Solaris OS には、デバイス管理の方法としてVolume Manager (vold)、logindevperm、およびデバイス割り当ての 3 つが用意されています。Trusted Solaris 8 リリースの場合と同様に、Trusted Extensions ではデバイス割り当てだけがサポートされています。デバイス割り当てマネージャの GUI は、割り当て可能なデバイスの作成に使用します。ゾーンに割り当てられるデバイスはどれも、そのゾーンの停止、休止、または再起動が行われる場合に割り当てが解除されます。デバイス割り当ては、リモート実行することも、あるいはシェルスクリプト内で大域ゾーンからのみ行うことも可能です。
allocate、deallocate、および list_devices コマンドは、役割または通常ユーザー用のラベル付きゾーンでは使用できません。ユーザーと役割は、デバイス割り当てマネージャの GUI を使用してデバイスの割り当て、割り当て解除、および表示を行う必要があります。Trusted Extensions では、デバイスを構成するための solaris.device.config 承認が追加されています。
プリンタを管理するには、大域ゾーンの System_Admin フォルダ内のプリンタ管理アクションを使用します。プリンタのラベル範囲を限定するには、大域ゾーンのデバイス割り当てマネージャを使用します。
大域ゾーンでシリアルラインとシリアルポートを管理するには、Solaris 管理コンソール デバイスツールと Solaris 管理コンソール ハードウェアツールを使用します。リムーバブルメディアのラベル範囲を限定するには、大域ゾーンのデバイス割り当てマネージャを使用します。
Solaris Trusted Extensions リリースでは、Device Security プロファイルに特権コマンドが追加されており、多数のプロファイルに特権アクションが追加されています。

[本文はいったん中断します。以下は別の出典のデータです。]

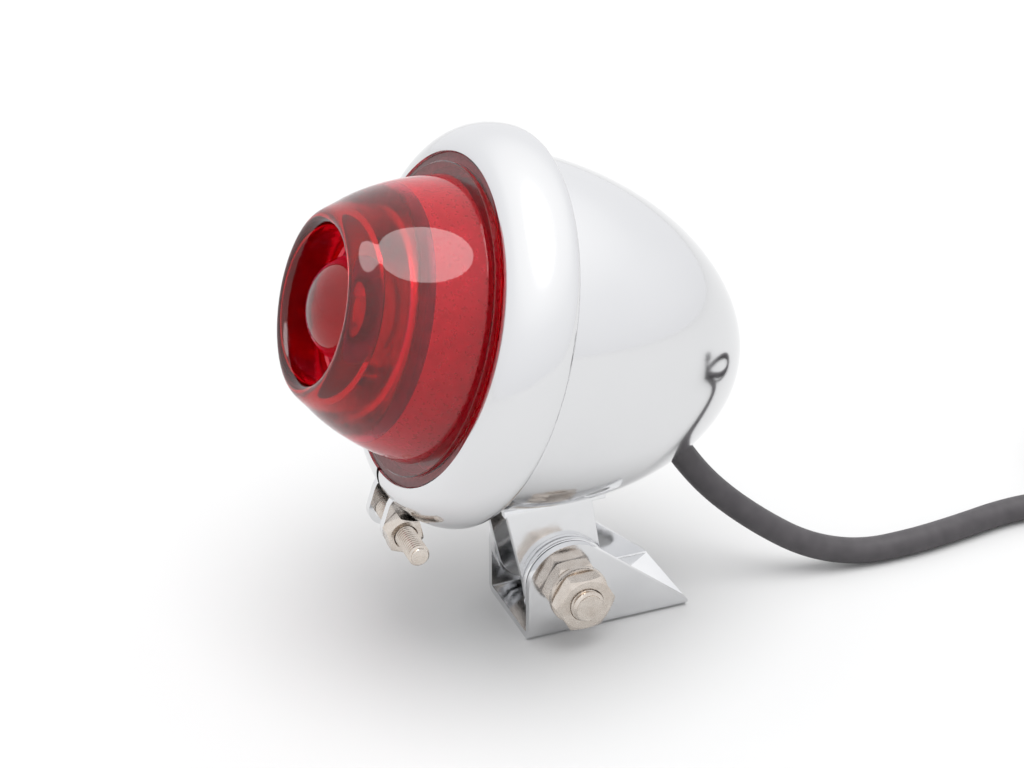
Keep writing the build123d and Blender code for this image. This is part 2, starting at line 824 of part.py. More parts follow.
with BuildPart() as bulb_glass:
    with BuildSketch(lamp_section):
        with BuildLine():
            for wall in (0, glass_wall):
                Bezier(
                    (-glass_front + wall, 0),
                    (-glass_front + wall, (glass_radius - wall) * 0.56),
                    (glass_widest - 7.4, glass_radius - wall),
                    (glass_widest, glass_radius - wall),
                )
                Bezier(
                    (glass_widest, glass_radius - wall),
                    (glass_widest + 9.0, glass_radius - wall),
                    (cap_front - 10.0, neck_radius - wall),
                    (cap_front - 1.0, neck_radius - wall),
                )
                Line((cap_front - 1.0, neck_radius - wall), (neck_back, neck_radius - wall))
            Line((-glass_front, 0), (-glass_front + glass_wall, 0))
            Line((neck_back, neck_radius), (neck_back, neck_radius - glass_wall))
        make_face()
    revolve(axis=lamp_axis)

stem_radius = neck_radius - glass_wall - stem_clearance
with BuildPart() as bulb_stem:
    with BuildSketch(across_lamp(neck_back)):
        Circle(stem_radius)
    extrude(amount=-stem_foot_height)
    with BuildSketch(across_lamp(pinch_front + pinch_length)):
        Circle(stem_radius / 2)
    extrude(amount=neck_back - stem_foot_height - pinch_front - pinch_length)
    with BuildSketch(across_lamp(pinch_front)):
        Rectangle(2 * stem_radius, stem_radius / 2)
    extrude(amount=pinch_length)

with BuildPart() as bulb_supports:
    for station, height in zip(filament_stations, (filament_offset, -filament_offset)):
        with BuildSketch(across_lamp(pinch_front)):
            with Locations((-filament_length / 2, height), (filament_length / 2, height)):
                Circle(support_radius)
        extrude(amount=station - pinch_front)

with BuildPart() as bulb_filaments:
    for station, height in zip(filament_stations, (filament_offset, -filament_offset)):
        filament_end = lamp_origin + rear * (station - filament_radius) + up * height
        with BuildSketch(Plane(filament_end - across * (filament_length / 2), x_dir=rear, z_dir=across)):
            Circle(filament_radius)
        extrude(amount=filament_length)

# ================================================================ contact carrier
carrier_front = contact_face + plunger_proud
carrier_back = carrier_front + carrier_height
plunger_back = carrier_back + plunger_tail
with BuildPart() as contact_carrier:
    with BuildSketch(across_lamp(carrier_front)):
        Circle(barrel_radius - carrier_clearance)
        with PolarLocations(contact_spread, 2):
            Circle(plunger_radius + thread_clearance, mode=Mode.SUBTRACT)
    extrude(amount=carrier_height)

with BuildPart() as contact_plungers:
    with BuildSketch(across_lamp(contact_face)):
        with PolarLocations(contact_spread, 2):
            Circle(plunger_radius)
    extrude(amount=plunger_back - contact_face)

spring_length = barrel_back - barrel_wall - carrier_back
with BuildPart() as contact_spring:
    with BuildLine() as spring_line:
        Helix(
            pitch=(spring_length - 2 * spring_wire) / spring_turns,
            height=spring_length - 2 * spring_wire,
            radius=spring_radius,
            center=lamp_origin + rear * (carrier_back + spring_wire),
            direction=rear,
        )
    with BuildSketch(Plane(spring_line.line @ 0, z_dir=spring_line.line % 0)):
        Circle(spring_wire)
    sweep(path=spring_line.line, is_frenet=True)

# ================================================================ grommet and inner cable
flange_inner = -2 * housing_wall
with BuildPart() as cable_grommet:
    for start, height, radius in (
        (grommet_seat, grommet_flange_height - grommet_seat, grommet_flange),
        (flange_inner, grommet_seat - flange_inner, grommet_neck),
        (flange_inner, -grommet_flange_height, grommet_inner_flange),
    ):
        with BuildSketch(exit_plane(start)):
            Circle(radius)
        extrude(amount=height)
    with BuildSketch(exit_plane(grommet_flange_height)):
        Circle(cable_radius + thread_clearance)
    extrude(amount=flange_inner - 2 * grommet_flange_height, mode=Mode.SUBTRACT)

inner_reach = flange_inner - grommet_flange_height - cable_inside / 2
with BuildPart() as cable_inner_end:
    with BuildSketch(exit_plane(grommet_flange_height)):
        Circle(cable_radius)
    extrude(amount=inner_reach - grommet_flange_height)

with BuildPart() as inner_tie:
    add(
        ring(
            exit_plane(flange_inner - grommet_flange_height),
            cable_radius + tie_thickness,
            cable_radius + thread_clearance,
            -tie_width,
        )
    )


def lamp_point(side, station, height):
    """A point given across, along and above the lamp's axis."""
    return lamp_origin + across * side + rear * station + up * height


def wire(points):
    """A round insulated wire along a route of straight runs and small bends."""
    with BuildPart() as made:
        with BuildLine() as route:
            FilletPolyline(*points, radius=wire_bend)
        with BuildSketch(Plane(points[0], z_dir=points[1] - points[0])):
            Circle(wire_radius)
        sweep(path=route.line)
    return made.part


inner_end = exit_point + exit_normal * inner_reach
approach = inner_end - exit_normal * 4.5


def bulb_wire(side):
    """The route of a wire from one contact plunger to the cable's inner end."""
    return (
        lamp_point(side * contact_spread, plunger_back, 0),
        lamp_point(side * contact_spread, barrel_back + 3.5, 0),
        lamp_point(side * 2.8, barrel_back + 4.5, -5.5),
        approach + across * (side * wire_spread),
        inner_end + across * (side * wire_spread),
    )


with BuildPart() as tail_wire:
    add(wire(bulb_wire(1)))

with BuildPart() as brake_wire:
    add(wire(bulb_wire(-1)))

tab_end = -socket_rivet_circle - terminal_tab_length + wire_radius
with BuildPart() as ground_wire:
    add(
        wire(
            (
                lamp_point(0, terminal_back, tab_end),
                lamp_point(0, barrel_back - 14.0, tab_end),
                approach + exit_plane(0).y_dir * wire_spread,
                inner_end + exit_plane(0).y_dir * wire_spread,
            )
        )
    )

# ================================================================ free cable
cable_start = exit_point + exit_normal * grommet_flange_height
coil_height = cable_radius + coil_tie_thickness
coil_top = coil_height + 2 * cable_radius
coil_middle = Vector(coil_centre[0], coil_centre[1], 0)
coil_axis = Axis(coil_middle, (0, 0, 1))


def coil_plane(angle):
    """An upright plane through the coil's axis, x outwards and y up."""
    outwards = Vector(cos(radians(angle)), sin(radians(angle)), 0)
    return Plane(coil_middle, x_dir=outwards, z_dir=outwards.cross(Vector(0, 0, 1)))


def corner_radii(route):
    """The largest arcs that a route's corners allow, one for each corner."""
    radii = []
    for before, corner, after in zip(route, route[1:], route[2:]):
        arriving = corner - before
        leaving = after - corner
        half_turn = radians(arriving.get_angle(leaving)) / 2
        radii.append(0.45 * min(arriving.length, leaving.length) / tan(half_turn))
    return radii


def cable_tube(route):
    """A free stretch of cable along a route of runs and their largest arcs."""
    radii = corner_radii(route)
    with BuildPart() as made:
        with BuildLine() as centre_line:
            FilletPolyline(*route, radius=radii)
        with BuildSketch(Plane(route[0], z_dir=route[1] - route[0])):
            Circle(cable_radius)
        sweep(path=centre_line.line)
    length = sum(edge.length for edge in centre_line.edges())
    print("cable stretch", round(length, 1), "mm, radii", [round(r, 1) for r in radii])
    print("volume over section times length", made.part.volume / (pi * cable_radius**2 * length))
    return made.part


floor_run = cable_radius + 0.05
coil_join = coil_plane(-45).from_local_coords((coil_radius, coil_height, 0))
falling_route = [
    cable_start,
    cable_start + exit_normal * 7.8,
    Vector(2.0, 32.3, 24.0),
    Vector(6.1, 43.0, 15.0),
    Vector(9.5, 55.0, 7.3),
    Vector(11.6, 69.0, floor_run),
    Vector(11.9, 84.0, floor_run),
    Vector(10.2, 98.5, floor_run),
    Vector(8.1, 111.5, floor_run),
    Vector(8.3, 122.7, floor_run + 0.1),
    Vector(11.6, 133.2, floor_run + 0.2),
    Vector(17.3, 142.6, floor_run + 0.4),
    Vector(coil_join),
]
with BuildPart() as cable:
    add(cable_tube(falling_route))

with BuildPart() as cable_coil:
    with BuildSketch(coil_plane(0)):
        with Locations((coil_radius, coil_height)):
            Circle(cable_radius)
    revolve(axis=coil_axis)
    with BuildSketch(coil_plane(coil_double_from)):
        with Locations((coil_radius, coil_height)):
            Circle(cable_radius)
        with Locations((coil_radius, coil_top)):
            Circle(cable_radius)
        with Locations((coil_radius, (coil_height + coil_top) / 2)):
            Rectangle(2 * cable_radius, 2 * cable_radius)
    revolve(axis=coil_axis, revolution_arc=360 - coil_double_from)

with BuildPart() as coil_tie:
    with BuildSketch(coil_plane(coil_tie_place)):
        for thickness, mode in ((coil_tie_thickness, Mode.ADD), (0, Mode.SUBTRACT)):
            with Locations((coil_radius, coil_height), (coil_radius, coil_top)):
                Circle(cable_radius + thickness, mode=mode)
            with Locations((coil_radius, (coil_height + coil_top) / 2)):
                Rectangle(2 * (cable_radius + thickness), 2 * cable_radius, mode=mode)
    revolve(axis=coil_axis, revolution_arc=coil_tie_angle)

tail_start = coil_middle + Vector(coil_radius, 0, coil_top)
tail_route = [
    tail_start,
    tail_start + Vector(0.3, 10.0, -0.2),
    tail_start + Vector(1.3, 22.0, -2.4),
    tail_start + Vector(1.9, 34.0, -5.3),
    Vector(coil_middle.X + coil_radius + 1.3, coil_middle.Y + 44.0, plug_height / 2),
    Vector(coil_middle.X + coil_radius + 0.4, coil_middle.Y + 53.0, plug_height / 2),
]
with BuildPart() as cable_tail:
    add(cable_tube(tail_route))

# ================================================================ boot and connector
plug_direction = (tail_route[-1] - tail_route[-2]).normalized()
plug_side = plug_direction.cross(Vector(0, 0, 1))


def plug_plane(distance):
    """A plane square to the connector, at a distance from where the boot ends on its back."""
    back = tail_route[-1] + plug_direction * boot_length
    return Plane(back + plug_direction * distance, x_dir=plug_side, z_dir=plug_direction)


with BuildPart() as cable_boot:
    with BuildSketch(plug_plane(-boot_length)):
        Circle((cable_radius + boot_radius) / 2)
    with BuildSketch(plug_plane(0)):
        Circle(boot_radius)
    loft()

with BuildPart() as cable_plug:
    with BuildSketch(plug_plane(0)):
        RectangleRounded(plug_width, plug_height, plug_round)
    extrude(amount=plug_length)
    with BuildSketch(plug_plane(plug_length - plug_socket_depth)):
        with GridLocations(plug_pitch, 0, plug_ways, 1):
            Circle(plug_socket_radius)
    extrude(amount=plug_socket_depth, mode=Mode.SUBTRACT)

with BuildPart() as plug_contacts:
    with BuildSketch(plug_plane(plug_length - plug_socket_depth)):
        with GridLocations(plug_pitch, 0, plug_ways, 1):
            Circle(plug_socket_radius)
            Circle(plug_socket_radius - plug_contact_wall, mode=Mode.SUBTRACT)
    extrude(amount=plug_socket_depth * 2 / 3)

# ================================================================ files
parts = {
    "base_bracket": base_bracket,
    "pivot_bolt": pivot_bolt,
    "pivot_head_washer": pivot_head_washer,
    "pivot_inner_nut": pivot_inner_nut,
    "pivot_lock_washer": pivot_lock_washer,
    "pivot_outer_nut": pivot_outer_nut,
    "thrust_washers": thrust_washers,
    "head_bracket": head_bracket,
    "housing": housing,
    "bezel": bezel,
    "clamp_screw": clamp_screw,
    "clamp_nut": clamp_nut,
    "lens": lens,
    "lens_gasket": lens_gasket,
    "reflector": reflector,
    "socket_barrel": socket_barrel,
    "socket_rivets": socket_rivets,
    "ground_terminal": ground_terminal,
    "ground_screw": ground_screw,
    "bulb_cap": bulb_cap,
    "bulb_insulator": bulb_insulator,
    "bulb_contacts": bulb_contacts,
    "bulb_glass": bulb_glass,
    "bulb_stem": bulb_stem,
    "bulb_supports": bulb_supports,
    "bulb_filaments": bulb_filaments,
    "contact_carrier": contact_carrier,
    "contact_plungers": contact_plungers,
    "contact_spring": contact_spring,
    "tail_wire": tail_wire,
    "brake_wire": brake_wire,
    "ground_wire": ground_wire,
    "cable_grommet": cable_grommet,
    "cable_inner_end": cable_inner_end,
    "inner_tie": inner_tie,
    "cable": cable,
    "cable_coil": cable_coil,
    "coil_tie": coil_tie,
    "cable_tail": cable_tail,
    "cable_boot": cable_boot,
    "cable_plug": cable_plug,
    "plug_contacts": plug_contacts,
}
for node, made in parts.items():
    made.part.label = node
    export_step(made.part, f"parts/{node}.step")
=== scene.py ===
import json
from math import atan2, cos, hypot, pi, radians, sin, tan

import bmesh
import bpy
from mathutils import Matrix, Vector


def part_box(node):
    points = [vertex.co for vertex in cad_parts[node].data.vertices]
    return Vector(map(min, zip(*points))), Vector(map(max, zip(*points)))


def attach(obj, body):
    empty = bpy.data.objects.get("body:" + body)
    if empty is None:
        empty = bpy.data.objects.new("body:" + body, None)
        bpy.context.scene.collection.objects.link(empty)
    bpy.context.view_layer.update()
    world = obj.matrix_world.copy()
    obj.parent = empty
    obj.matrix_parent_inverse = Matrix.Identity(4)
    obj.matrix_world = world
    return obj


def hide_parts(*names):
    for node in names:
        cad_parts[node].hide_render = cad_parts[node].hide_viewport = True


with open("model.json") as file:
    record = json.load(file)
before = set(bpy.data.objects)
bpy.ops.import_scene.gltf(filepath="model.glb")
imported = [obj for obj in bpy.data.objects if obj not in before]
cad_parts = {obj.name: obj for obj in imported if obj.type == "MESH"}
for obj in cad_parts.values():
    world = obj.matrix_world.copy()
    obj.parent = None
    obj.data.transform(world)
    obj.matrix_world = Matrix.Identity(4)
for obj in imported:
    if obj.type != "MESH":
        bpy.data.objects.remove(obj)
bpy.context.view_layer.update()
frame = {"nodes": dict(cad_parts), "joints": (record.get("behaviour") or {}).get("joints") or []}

# A chrome bullet tail light with a domed red lens, standing on its folded
# bracket. Metres, +Z up. The lens looks towards -Y and a little upwards.
MM = 0.001

# ---------------------------------------------------------------- frame
joints = {joint["name"]: joint for joint in frame["joints"]}
pivot = Vector(joints["head_tilt"]["pos_m"])
across = Vector((1, 0, 0))
rear = Vector(joints["bulb_push"]["axis"]).normalized()
up = across.cross(rear)
opening_ahead_of_pivot = 50.4 * MM
axis_above_pivot = 55.8 * MM
lamp_origin = pivot - rear * opening_ahead_of_pivot + up * axis_above_pivot


def axes_matrix(origin, x_axis, y_axis, z_axis):
    """A matrix that puts a shape's own axes along the three given ones."""
    turn = Matrix((x_axis, y_axis, z_axis)).transposed().to_4x4()
    return Matrix.Translation(origin) @ turn


lamp = axes_matrix(lamp_origin, across, rear, up)


def lamp_point(side, station, height):
    """A point given in millimetres across, along and above the lamp's axis."""
    return lamp_origin + (across * side + rear * station + up * height) * MM


# ---------------------------------------------------------------- materials
def new_material(name):
    """A node material, its node tree and its principled shader."""
    material = bpy.data.materials.new(name)
    material.use_nodes = True
    tree = material.node_tree
    return material, tree, tree.nodes["Principled BSDF"]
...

Solaris Trusted Extensions リリースでは、次に示す承認が追加されました。
solaris.file.
solaris.label.
solaris.print.
solaris.smf.manage.labels
solaris.smf.manage.tnctl
solaris.smf.manage.tnd
solaris.smf.value.tnd
Solaris Trusted Extensions リリースでは、次に示す権利プロファイルが追加されました。
All Actions
Basic Actions
Information Security
Object Label Management
Outside Accred
Solaris Trusted Extensions リリースでは、次に示す権利プロファイルにラベル承認とサービス管理承認が追加されています。
Maintenance and Repair
Printer Management
User Security
Network Management
Network Security
Information Security 権利プロファイルと User Security 権利プロファイルにより、セキュリティー管理者役割が定義されます。